I need to create a query where I can look at each survey and count the number of responses for each. The trouble is, each response has a status of "C" (complete), "P" (paused) and NULL (un finished)

How would I get the following output:

surveyID, title, memberID, num_paused, num_completed, num_incompleted

I have the sql as follows:


SELECT
survey.surveyID as "Survey ID",
survey.title as "Title",
survey.memberID as "Member ID",
(SELECT count (r.responseID) as "Num Paused" FROM responses r WHERE r.surveyID = survey.surveyID AND r.status = "P" GROUP BY r.surveyID)
FROM survey, responses
WHERE survey.surveyID = responses.surveyID
GROUP BY survey.surveyID


It says there is an error near 'SELECT count...'
any ideas where I am going wrong??

thanks :)

NancyJ
10-13-2006, 02:53 PM
Off the top of my head I tihnk you need something like


SELECT
survey.surveyID AS "Survey ID",
survey.title AS "Title",
survey.memberID AS "Member ID",
COUNT(responses.surveyID)
FROM
survey
JOIN
responses
ON
survey.surveyID = responses.surveyID
GROUP BY
survey.surveyID

guelphdad
10-13-2006, 03:13 PM
This is what you need:


SELECT
survey.surveyID AS "Survey ID",
survey.title AS "Title",
survey.memberID AS "Member ID",
sum(case when status='P' then 1 else 0 end) as Paused,
sum(case when status='C' then 1 else 0 end) as Completed,
sum(case when status is NULL then 1 else 0 end) as Incomplete,
FROM
survey inner join responses
ON survey.surveyID = responses.surveyID
group by
survey.surveyID,
survey.title,
survey.memberID


Note that the group by clause MUST contain all non-aggregate columns from your select clause.
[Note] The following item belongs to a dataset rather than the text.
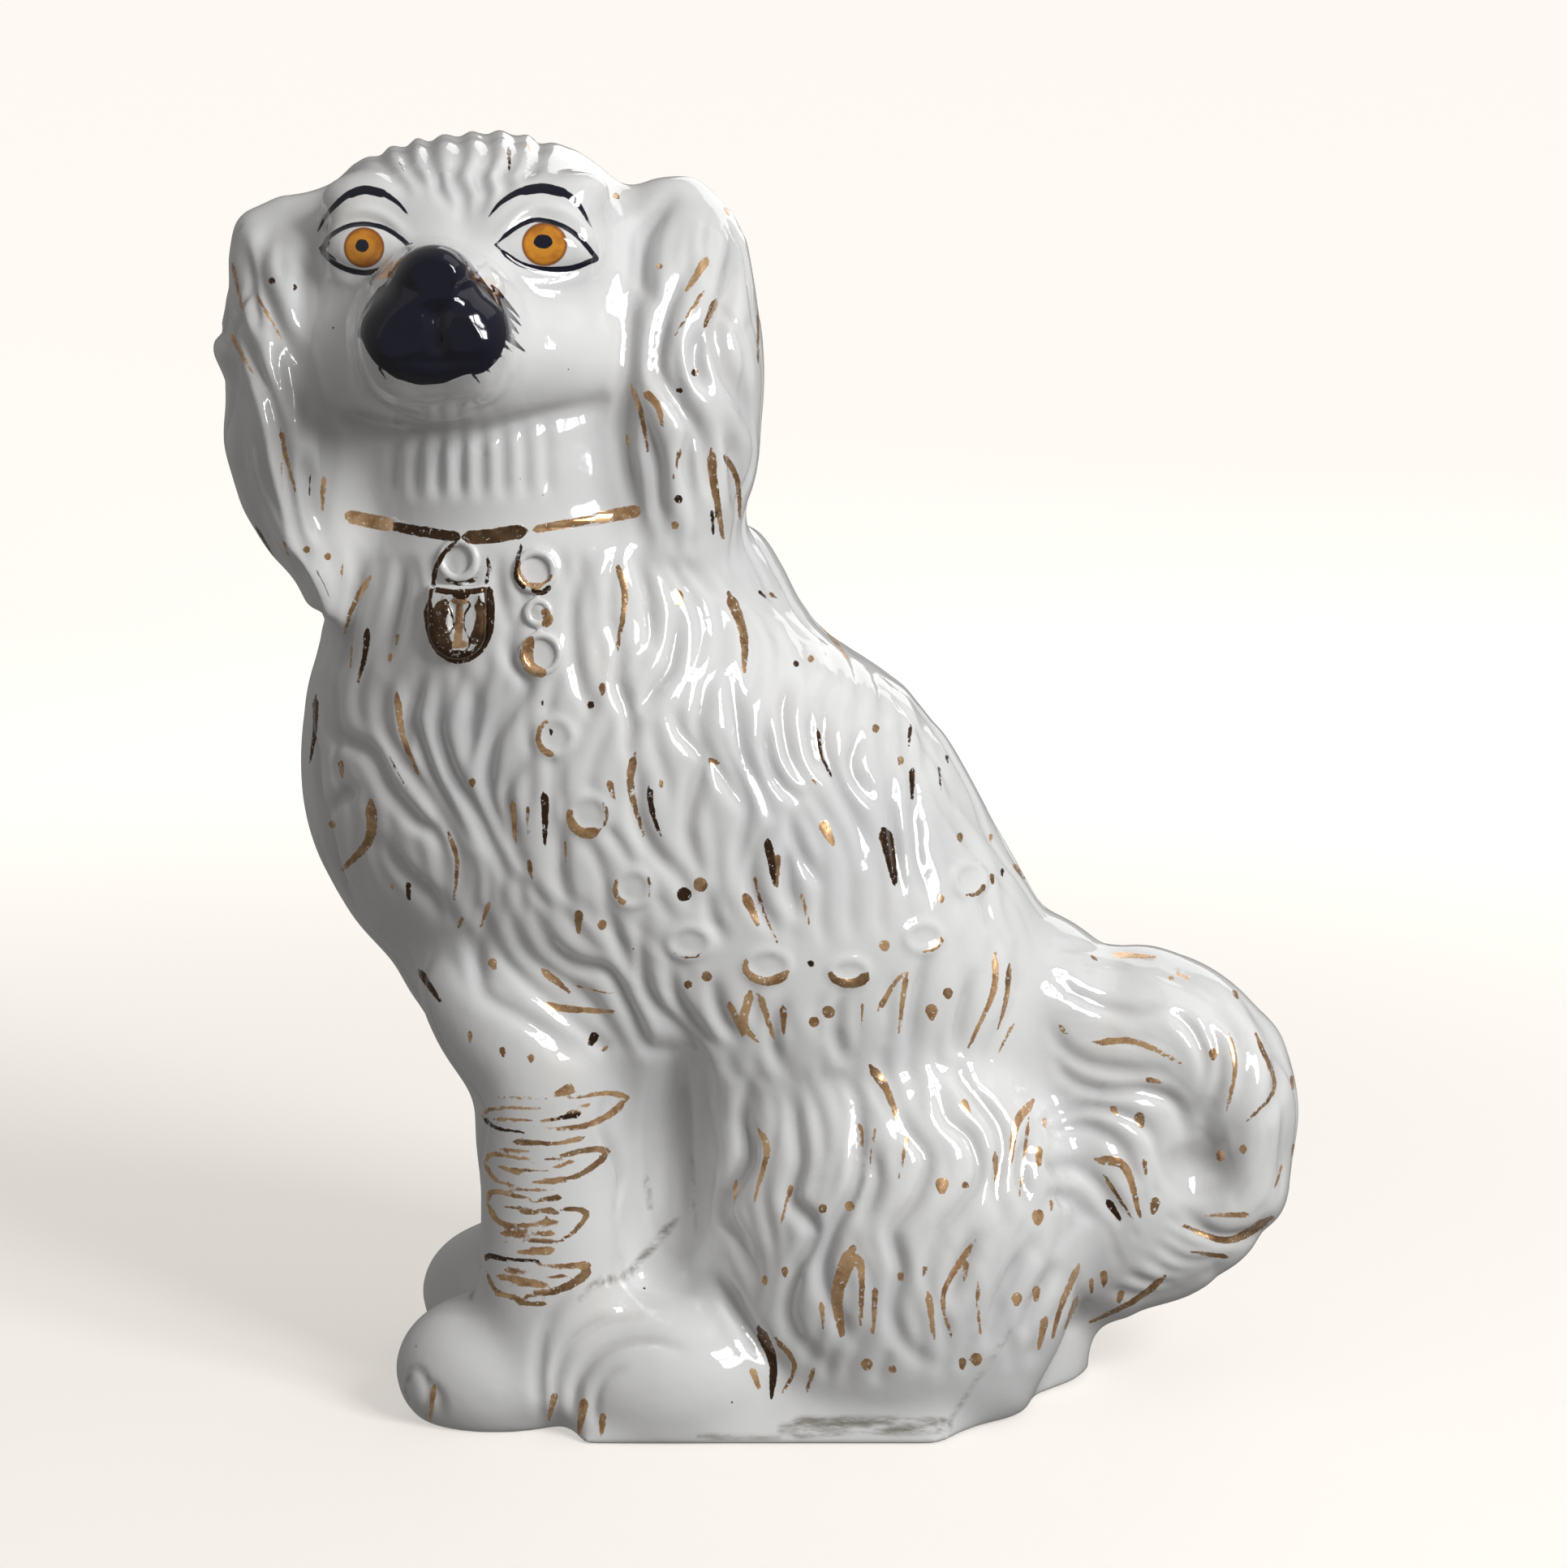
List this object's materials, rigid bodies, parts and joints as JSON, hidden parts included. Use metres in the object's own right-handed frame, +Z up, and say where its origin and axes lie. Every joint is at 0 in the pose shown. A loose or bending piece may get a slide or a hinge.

In all other databases failing to do so will cause your query to fail. Mysql allows you to omit columns but warns about unpredictable results. See GROUP BY HIDDEN FIELDS in the mysql manual for more information. For the most part I'd say always get in the habit of naming the correct columns.

homerUK
10-13-2006, 04:31 PM
This is what you need

thanks guys - that last one work perfectly.
How do I add another table in there? I need to look up the members' email address as well. would i put another join, based on memberID = the survey.memberID ?

also, each response is date stamped (format: DD-MM-YYYY) - how would I get only responses for 7 days previous? Is there an SQL date function to workout where date < 7 days ago?

sorry for all the questions!!

guelphdad
10-14-2006, 06:34 AM
yes that is how you would join the next table.

if you have dates in the format you suggest, then you are not using a date type but using a varchar or char type for your dates. You therefore lose all data/time calculations.

Take a look at the link in my signature, you may be able to leave as is and use str_to_date to do your calculations, but you are better off in many ways in correcting your dates to proper yyyymmdd format in a date type column and then using DATE_FORMAT to display your dates in the way you have them stored now.